By risking so much in order to drink champagne, Putin is getting drunk. Far from the United States acting rashly, it is Moscow that is behaving foolishly in the face of overwhelming odds stacked against them. Putin has been consistently rewarded for his bad behavior, either out of Western apathy over Georgia or fear of a larger conflict with Russia over Ukraine and Syria. He has engaged in what’s known as a “salami slice” strategy for getting what he wants. And, what does he want? Putin wants to cleave a sphere of influence out of the former Soviet states of Eastern Europe. His targets indicate as much. He believes that NATO and European Union “double expansion” are threats to Russian national security.

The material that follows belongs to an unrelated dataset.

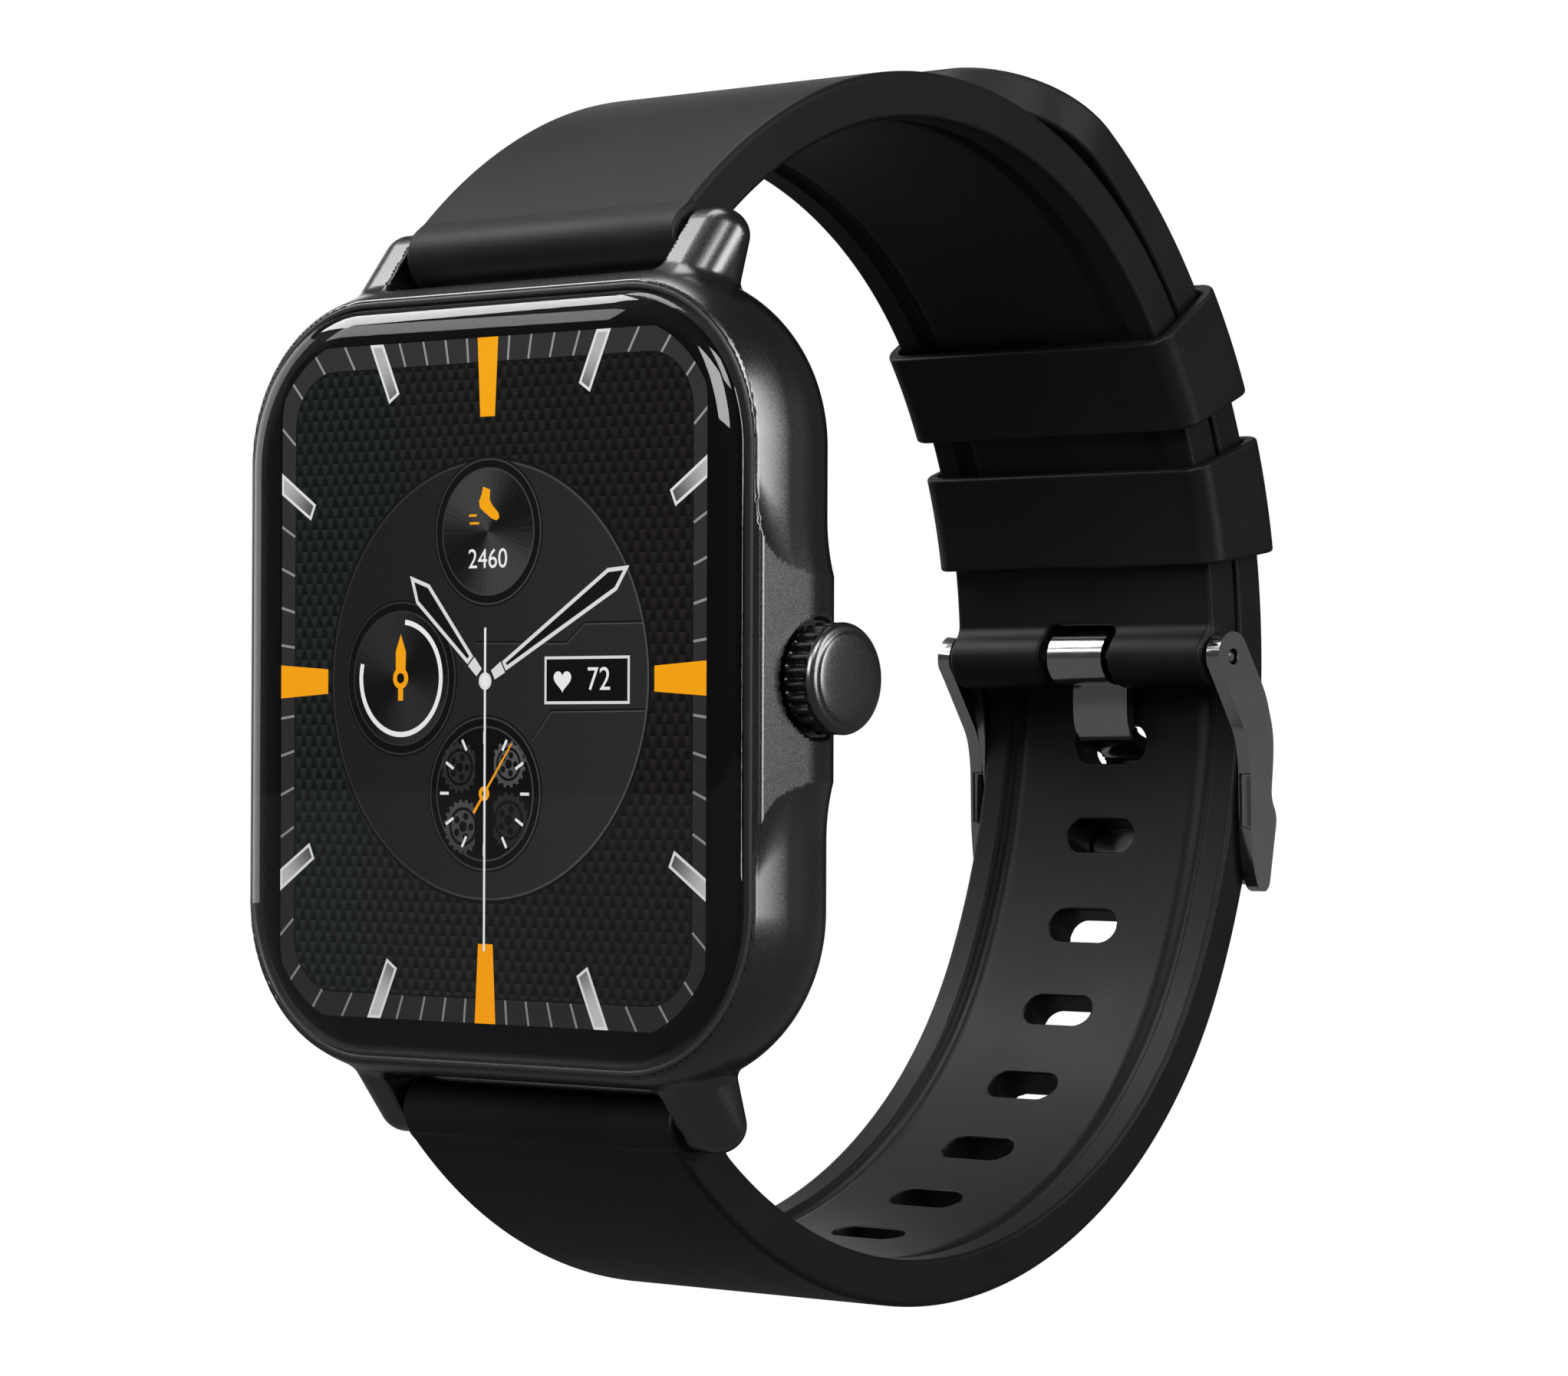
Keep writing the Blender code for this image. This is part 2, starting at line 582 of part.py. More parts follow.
def make_lower_strap(silicone):
    track = lower_track()
    tip_length = 7.0

    def half_at(done, total):
        taper = smooth_step((done - total + 40.0) / 36.0)
        half = TAIL_HALF + (STRAP_HALF_LUG - TAIL_HALF) * taper
        if done < tip_length:
            half *= math.sqrt(1 - 0.93 * (1 - done / tip_length) ** 2)
        return half

    def thick_at(done, total):
        return OUTER_THICK + 0.2 * smooth_step((done - 70) / 20) + 0.7 * smooth_step((done - total + 4) / 4)

    strap = add_object("strap_lower", strap_body(track, -1, half_at, thick_at), silicone,
                       (0, BAR_Y, -BAR_Z))
    join(strap, rod_x(-STRAP_HALF_LUG, STRAP_HALF_LUG, BAR_Y, -BAR_Z, BARREL_R, 28))
    cut(strap, rod_x(-12, 12, BAR_Y, -BAR_Z, BAR_TUBE_R + 0.2))
    fine = follow(track[0][:2], track[0][2], [(INNER_R + INNER_THICK + LAYER_GAP + OUTER_THICK, -57.2),
                                              (48.6, -31.2), (31.6, -113.3)], 0.1)
    first = next(p for p in fine if p[1] < -3.65)
    for k in range(-HOLES_UP, HOLES_DOWN):
        y, z, heading, _ = min(fine, key=lambda p: abs(p[3] - first[3] - k * HOLE_PITCH))
        cut(strap, hole_cutter(y, z, heading))


def make_keepers(silicone):
    low = INNER_R - 0.2 - KEEPER_WALL
    high = INNER_R + INNER_THICK + LAYER_GAP + OUTER_THICK + 0.15 + KEEPER_WALL
    pivot = axis_empty("loop_axis", (0, LOOP_Y, LOOP_Z))
    for name, (start, end) in KEEPERS.items():
        walls = []
        for wall, corner in ((0.0, 1.5), (KEEPER_WALL, 0.8)):
            mid = (low + high) / 2
            section = rounded_rect(KEEPER_HALF_X - wall, (high - low) / 2 - wall, corner, 4)
            rings = []
            for i in range(5):
                degrees = start + (end - start) * i / 4
                rings.append([(x, *loop_point(mid + r, degrees)) for x, r in section])
            walls.append(rings)
        add_object(name, sleeve(*walls), silicone, (0, LOOP_Y, LOOP_Z), pivot)


# ---------------------------------------------------------------- buckle
def make_buckle():
    chrome = material("black_chrome", (0.16, 0.16, 0.165), 0.1, 1.0)
    py, pz = tube_centre()
    pivot = axis_empty("buckle_axis", (0, py, pz))

    head = arc(py, pz, ARM_HEAD_R, 30, 200, 10)
    front = [(py - 0.75, pz - 1.65), (py + 1.5, pz - 5.1), (py + 1.85, pz - 6.9), (py + 1.95, pz - 11.2),
             (py + 2.2, pz - 13.4), (py + 2.75, pz - 14.75)]
    back = [(py + 3.5, pz - 15.0), (py + 3.95, pz - 14.6), (py + 4.75, pz - 10.1), (py + 4.1, pz - 9.0),
            (py + 4.35, pz - 6.2), (py + 4.3, pz - 4.7), (py + 3.5, pz - 2.3)]
    arms = prism_x(head + front + back, ARM_IN_X, ARM_OUT_X)
    bmesh.ops.bevel(arms, geom=list(arms.edges), offset=0.13, segments=1, affect="EDGES")
    frame = add_object("buckle_frame", arms, chrome, (0, py, pz), pivot)
    other = prism_x(head + front + back, -ARM_OUT_X, -ARM_IN_X)
    bmesh.ops.bevel(other, geom=list(other.edges), offset=0.13, segments=1, affect="EDGES")
    bar = [(py + 4.25, pz - 9.3), (py + 4.7, pz - 9.2), (py + 5.0, pz - 9.7), (py + 4.3, pz - 14.2),
           (py + 3.75, pz - 14.6), (py + 3.25, pz - 14.2)]
    join(frame, prism_x(bar, 0.4 - ARM_OUT_X, ARM_OUT_X - 0.4))
    join(frame, other)
    cut(frame, rod_x(-13, 13, py, pz, 0.5, 16))

    # Tongue: a curl round the pin, a plate down the wrist side, then out through the first hole.
    centre = arc(py, pz, CURL_R, 288, 0, 18)
    centre += [(py + 1.4, pz - 1.5), (py + 1.4, pz - 3.4), (py + 1.5, pz - 4.2), (py + 1.8, pz - 4.85),
               (py + 2.4, pz - 5.3), (py + 4.3, pz - 6.15), (py + 4.85, pz - 6.6), (py + 5.0, pz - 7.2),
               (py + 4.85, pz - 8.35)]
    left_side, right_side = [], []
    for i, (y, z) in enumerate(centre):
        before = centre[max(i - 1, 0)]
        after = centre[min(i + 1, len(centre) - 1)]
        dy, dz = after[0] - before[0], after[1] - before[1]
        size = math.hypot(dy, dz)
        ny, nz = -dz / size * TONGUE_THICK / 2, dy / size * TONGUE_THICK / 2
        left_side.append((y + ny, z + nz))
        right_side.append((y - ny, z - nz))
    tongue = prism_x(left_side + right_side[::-1], -TONGUE_HALF_X, TONGUE_HALF_X)
    add_object("buckle_tongue", tongue, chrome, (0, py, pz), pivot)


# ---------------------------------------------------------------- spring bars
def coil(x_low, x_high, y, z, radius, wire, turns, sides=8):
    """Solid helix along X."""
    rings = []
    steps = turns * sides
    for i in range(steps + 1):
        angle = 2 * math.pi * i / sides
        x = x_low + (x_high - x_low) * i / steps
        ring = []
        for k in range(4):
            turn = math.pi / 2 * k
            r = radius + wire * math.cos(turn)
            ring.append((x + wire * math.sin(turn), y + r * math.cos(angle), z + r * math.sin(angle)))
        rings.append(ring)
    return loft(rings)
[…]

Putin also knows that he simply cannot go big and invade these areas in order to acquire the territory he desires. Instead, Putin is keeping hostilities below the threshold of war, keeping the West off-balance, while undermining America’s military advantages. His strategy is working. By disabling the U.S. satellite constellations in GEO and then severing critical undersea cables, that will basically make the U.S. and NATO forces defending Europe giant window-dressing.
This is the real threat and there is little indication that the West is even paying attention. Going forward, unless we want to suffer a surprise attack of such drastic proportions, it would behoove the West to make a deal with Russia over NATO and EU expansion; to negotiate over the matter of Ukraine and attempt to stabilize the bipolar Russo-American relationship before it is too late.
In the eternal words of former U.S. Secretary of Defense Donald H. Rumsfeld, “We are on notice but we have not noticed.”